* _Exercise objective_
Print, exactly as they stand, the lines from the start of the listing to the line containing "---- Driving sizes", inclusive.
━━━━━ Data provided ━━━━━
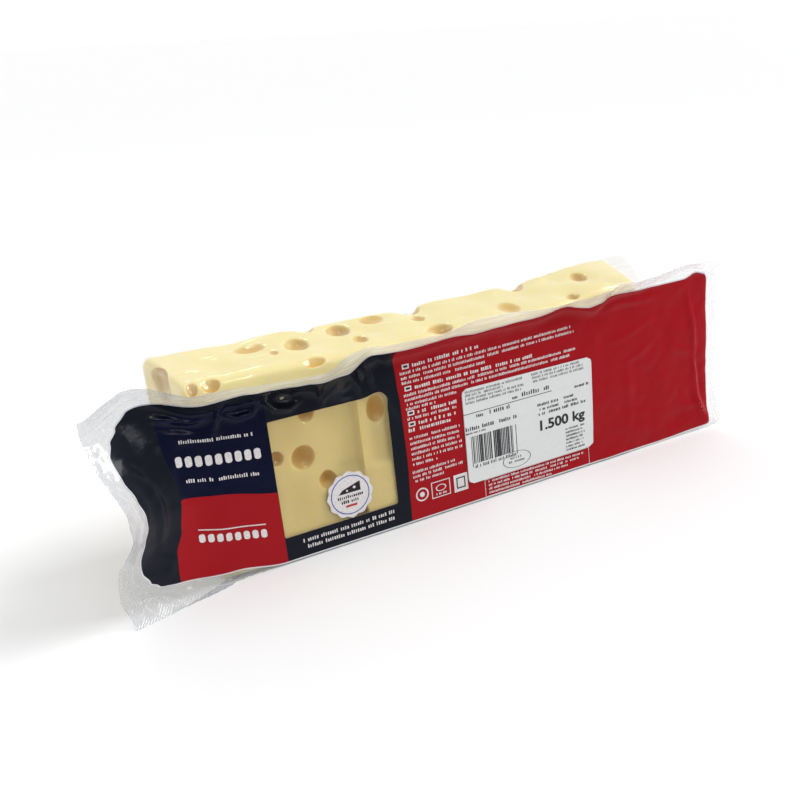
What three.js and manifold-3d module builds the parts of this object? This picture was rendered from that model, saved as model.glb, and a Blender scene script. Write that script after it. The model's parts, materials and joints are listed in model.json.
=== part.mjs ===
// A long block of cheese with eyes, vacuum packed: a clear formed film holds the block, and a printed
// lid film is welded to it all round. A weigh label is stuck on the lid.
// Millimetres, +Z up. The lid faces -Y, and the pack stands on its long narrow side.
// While it is built, x = 0 is the middle of the block's front edge and y = 0 is the foot of the front.

import * as THREE from 'three';
import Module from 'manifold-3d';

const wasm = await Module();
wasm.setup();

// ---- Driving sizes ----------------------------------------------------------------------------

const BLOCK_LENGTH = 264;        // along the foot of the front
const BLOCK_HEIGHT = 103.5;      // at the back; the front's edge is lower by FRONT_DROP
const FRONT_DROP = 2.5;
const BLOCK_DEPTH = 59.5;        // at the foot; the front leans back, so the top is narrower
const BLOCK_EDGE = 5;            // rounding of the long edges
const LEFT_SKEW = 11;            // the cut ends are not square: the back is longer by this
const RIGHT_SKEW = 17;
const END_ROUND = 4;
const FRONT_LEAN = THREE.MathUtils.degToRad(7.1);

const FILM = 0.6;                // the welded films, drawn thick enough to be a solid
const GAP = 0.3;                 // clearance between pieces that touch
const MARGIN = 12.5;             // clear welded border outside the print
const PRINT_HEIGHT = 102;
const PRINT_RIGHT = 192.5;
const SHEET_LEFT = -182;
const SHEET_RIGHT = PRINT_RIGHT + MARGIN;

const LABEL_WIDTH = 87.5;
const LABEL_HEIGHT = 55.5;
const LABEL_LEFT = 11.2;
const LABEL_FOOT = 12;
const LABEL_CORNER = 3;
const LABEL_THICK = 0.4;

// ---- How the lid film bends --------------------------------------------------------------------
// Each list holds [place along the sheet, value] and is blended smoothly between its entries.

// Height on the sheet where the top border starts to flop forward, mm.
const FLOP_START = [
  [-182, 86], [-158, 95], [-130, 81.5], [-78, 82], [-60, 76], [-42, 87.5], [60, 90],
  [80, 92.5], [100, 87.5], [114, 93], [178, 98], [205, 95],
];

// How far it flops forward from upright, degrees.
const FLOP_ANGLE = [
  [-182, 52], [-158, 38], [-135, 47], [-76, 54], [-58, 34], [-36, 48], [-9, 50], [20, 42], [82, 56],
  [100, 40], [138, 48], [165, 43], [205, 66],
];
const FLOP_BEND = 10;            // length of sheet taken by the bend

// Height of the print's lower edge above the floor, mm. At the left it is lifted by the border,
// which comes forward there; elsewhere the border is folded back under the block.
const FOOT_LIFT = [[-182, 10], [-160, 10], [-125, 5], [-98, 0.7], [140, 0.7], [205, 2.4]];

// Width of the border that shows in front of the fold, mm.
const FOOT_STRIP = [[-165, 12.5], [-98, 0.5]];

// How far the left end bows forward at its edge, by height, mm.
const LEFT_BOW = [[0, -6], [22, -13], [54, -27.5], [60, -27.5], [106, -3]];
const BOW_POWER = 1.7;           // the bow grows with this power of the distance past the block
const BOW_SLANT = 7;             // nearer the block the bow sits this much lower
const CORNER_TUCK = 5;           // the lower left corner is drawn in by this

// How far the right border turns back, by height, degrees, and the slow turn of the whole end.
const RIGHT_CURL = [[0, 12], [14, 18], [84, 18], [108, 24]];
const RIGHT_SWEEP = [[0, -1], [30, 3]];

// ---- Small helpers -----------------------------------------------------------------------------

const smooth = (x) => THREE.MathUtils.smoothstep(x, 0, 1);

function blend(knots, x) {
  let value = knots[0][1];
  for (let i = 1; i < knots.length; i++) {
    const [from, a] = knots[i - 1];
    const [to, b] = knots[i];
    if (x >= from) value = a + (b - a) * smooth((x - from) / (to - from));
  }
  return value;
}

// Mean of f over 0..1, for lengths that are measured along a bent sheet.
function mean(f, steps = 24) {
  let sum = 0;
  for (let i = 0; i < steps; i++) sum += f((i + 0.5) / steps);
  return sum / steps;
}

// A small repeatable random source, 0..1.
function randomSource(seed) {
  let state = seed;
  return () => {
    state = (state * 1664525 + 1013904223) % 4294967296;
    return state / 4294967296;
  };
}

function toManifold(positions, triangles) {
  const mesh = new wasm.Mesh({
    numProp: 3,
    vertProperties: new Float32Array(positions.flatMap((p) => [p.x, p.y, p.z])),
    triVerts: new Uint32Array(triangles.flat()),
  });
  mesh.merge();
  return new wasm.Manifold(mesh);
}

function fromManifold(solid) {
  const mesh = solid.getMesh();
  const geometry = new THREE.BufferGeometry();
  geometry.setAttribute('position', new THREE.BufferAttribute(mesh.vertProperties, 3));
  geometry.setIndex(new THREE.BufferAttribute(mesh.triVerts, 1));
  return geometry;
}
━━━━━
* _Task output_
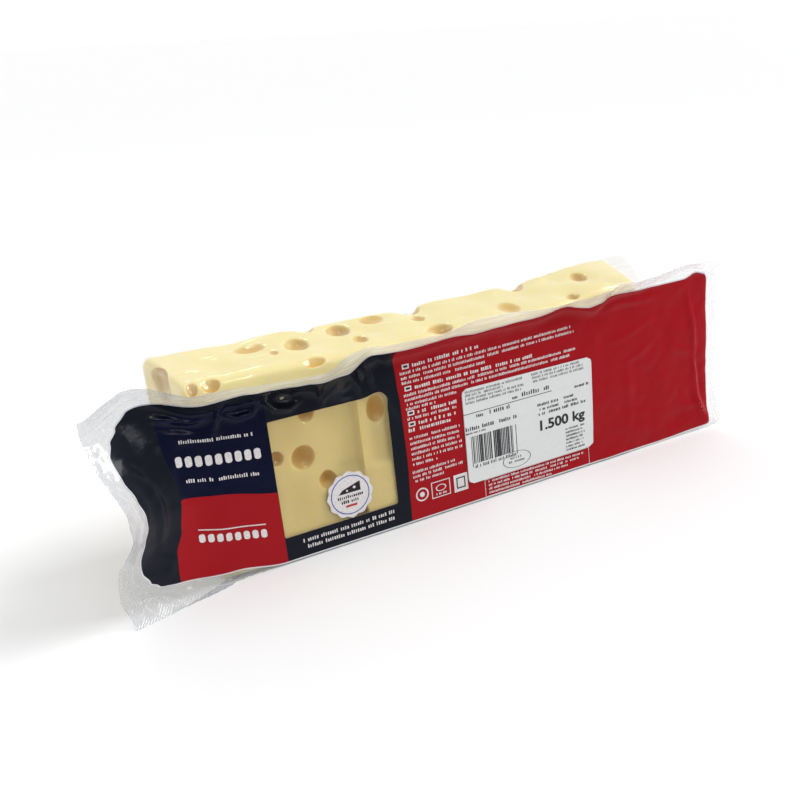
What three.js and manifold-3d module builds the parts of this object? This picture was rendered from that model, saved as model.glb, and a Blender scene script. Write that script after it. The model's parts, materials and joints are listed in model.json.
=== part.mjs ===
// A long block of cheese with eyes, vacuum packed: a clear formed film holds the block, and a printed
// lid film is welded to it all round. A weigh label is stuck on the lid.
// Millimetres, +Z up. The lid faces -Y, and the pack stands on its long narrow side.
// While it is built, x = 0 is the middle of the block's front edge and y = 0 is the foot of the front.

import * as THREE from 'three';
import Module from 'manifold-3d';

const wasm = await Module();
wasm.setup();

// ---- Driving sizes ----------------------------------------------------------------------------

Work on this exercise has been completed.